TASK REQUIREMENTS
Copy every line of the material below word for word.

===== SOURCE DATA =====

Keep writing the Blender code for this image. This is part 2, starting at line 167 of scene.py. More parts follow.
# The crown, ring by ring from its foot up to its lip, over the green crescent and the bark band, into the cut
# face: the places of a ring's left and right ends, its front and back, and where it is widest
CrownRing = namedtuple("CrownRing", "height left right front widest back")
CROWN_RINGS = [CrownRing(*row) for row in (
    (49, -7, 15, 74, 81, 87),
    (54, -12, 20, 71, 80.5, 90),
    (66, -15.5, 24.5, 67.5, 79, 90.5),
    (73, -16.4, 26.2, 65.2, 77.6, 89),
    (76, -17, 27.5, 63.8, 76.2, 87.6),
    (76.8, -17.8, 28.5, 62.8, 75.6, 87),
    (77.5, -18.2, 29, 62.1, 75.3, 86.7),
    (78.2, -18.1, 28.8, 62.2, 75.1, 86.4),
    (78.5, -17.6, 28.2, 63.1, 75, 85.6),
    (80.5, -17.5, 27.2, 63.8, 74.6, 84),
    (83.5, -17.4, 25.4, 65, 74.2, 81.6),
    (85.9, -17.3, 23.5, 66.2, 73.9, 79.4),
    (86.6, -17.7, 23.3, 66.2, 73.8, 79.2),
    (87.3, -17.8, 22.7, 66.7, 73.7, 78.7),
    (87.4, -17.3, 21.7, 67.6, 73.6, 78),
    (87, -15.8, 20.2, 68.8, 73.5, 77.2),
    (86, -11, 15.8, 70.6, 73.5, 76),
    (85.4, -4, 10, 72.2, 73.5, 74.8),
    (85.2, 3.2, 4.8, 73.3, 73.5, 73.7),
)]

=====

RESULT
Keep writing the Blender code for this image. This is part 2, starting at line 167 of scene.py. More parts follow.
# The crown, ring by ring from its foot up to its lip, over the green crescent and the bark band, into the cut
# face: the places of a ring's left and right ends, its front and back, and where it is widest
CrownRing = namedtuple("CrownRing", "height left right front widest back")
CROWN_RINGS = [CrownRing(*row) for row in (
    (49, -7, 15, 74, 81, 87),
    (54, -12, 20, 71, 80.5, 90),
    (66, -15.5, 24.5, 67.5, 79, 90.5),
    (73, -16.4, 26.2, 65.2, 77.6, 89),
    (76, -17, 27.5, 63.8, 76.2, 87.6),
    (76.8, -17.8, 28.5, 62.8, 75.6, 87),
    (77.5, -18.2, 29, 62.1, 75.3, 86.7),
    (78.2, -18.1, 28.8, 62.2, 75.1, 86.4),
    (78.5, -17.6, 28.2, 63.1, 75, 85.6),
    (80.5, -17.5, 27.2, 63.8, 74.6, 84),
    (83.5, -17.4, 25.4, 65, 74.2, 81.6),
    (85.9, -17.3, 23.5, 66.2, 73.9, 79.4),
    (86.6, -17.7, 23.3, 66.2, 73.8, 79.2),
    (87.3, -17.8, 22.7, 66.7, 73.7, 78.7),
    (87.4, -17.3, 21.7, 67.6, 73.6, 78),
    (87, -15.8, 20.2, 68.8, 73.5, 77.2),
    (86, -11, 15.8, 70.6, 73.5, 76),
    (85.4, -4, 10, 72.2, 73.5, 74.8),
    (85.2, 3.2, 4.8, 73.3, 73.5, 73.7),
)]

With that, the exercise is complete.